Неологизм у него — не отдельная черта стиля, она связана с общим образно-эмоциональным напряжением и гиперболизмом выразительных средств. В обращении к свободному, ударному стиху сказывается потрясенность тона поэтического повествования.
Когда мы читаем в поэтохронике «Революция» (апрель 1917):
Смерть двуглавому!
Шеищи глав
Рубите наотмашь!
Чтоб больше не жил, —
мы не можем не ощутить единства поэтической формы: непривычное, почти неологическое «шеищи» и отчеркнутость слов-выкриков, ломающих рамки традиционного стиха, — явления одного порядка. Это разные свидетельства повышенной экспрессивности поэтического слова.
Там, где у Хлебникова перемешаны неологизмы с древнерусскими реченьями, где соседствуют фантастические картины будущего и старинные буколические образы, у Маяковского — строй сугубо современных слов. Однако языковой фонд поэта ими не исчерпывается. В стихах и поэмах Маяковского, особенно в таких, как «Облако в штанах» (1914—1915), «Человек» (1916—1917), слова подчеркнуто сегодняшние сталкиваются с библеизмами, с евангельскими образами и выражениями.

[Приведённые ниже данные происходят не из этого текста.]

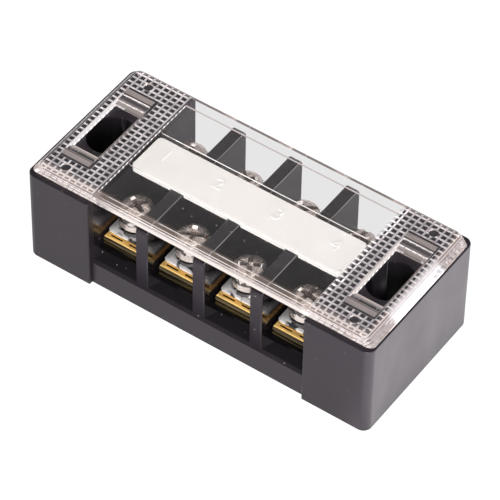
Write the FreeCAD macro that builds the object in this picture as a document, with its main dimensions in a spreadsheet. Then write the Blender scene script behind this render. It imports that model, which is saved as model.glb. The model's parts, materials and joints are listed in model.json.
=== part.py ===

И в то же время в творчестве обоих поэтов ощущается тот дух обновления поэтического образа, слова, стиха, который наполняет атмосферу литературной жизни, и в частности русской поэзии, начала XX в.
Основа целостности поэтической формы у молодого Маяковского — единство лирического характера, раскрытого с такой силой, с такой психологической правдой и достоверностью при всей гиперболической заостренности, какие были доступны мало кому из современных ему поэтов.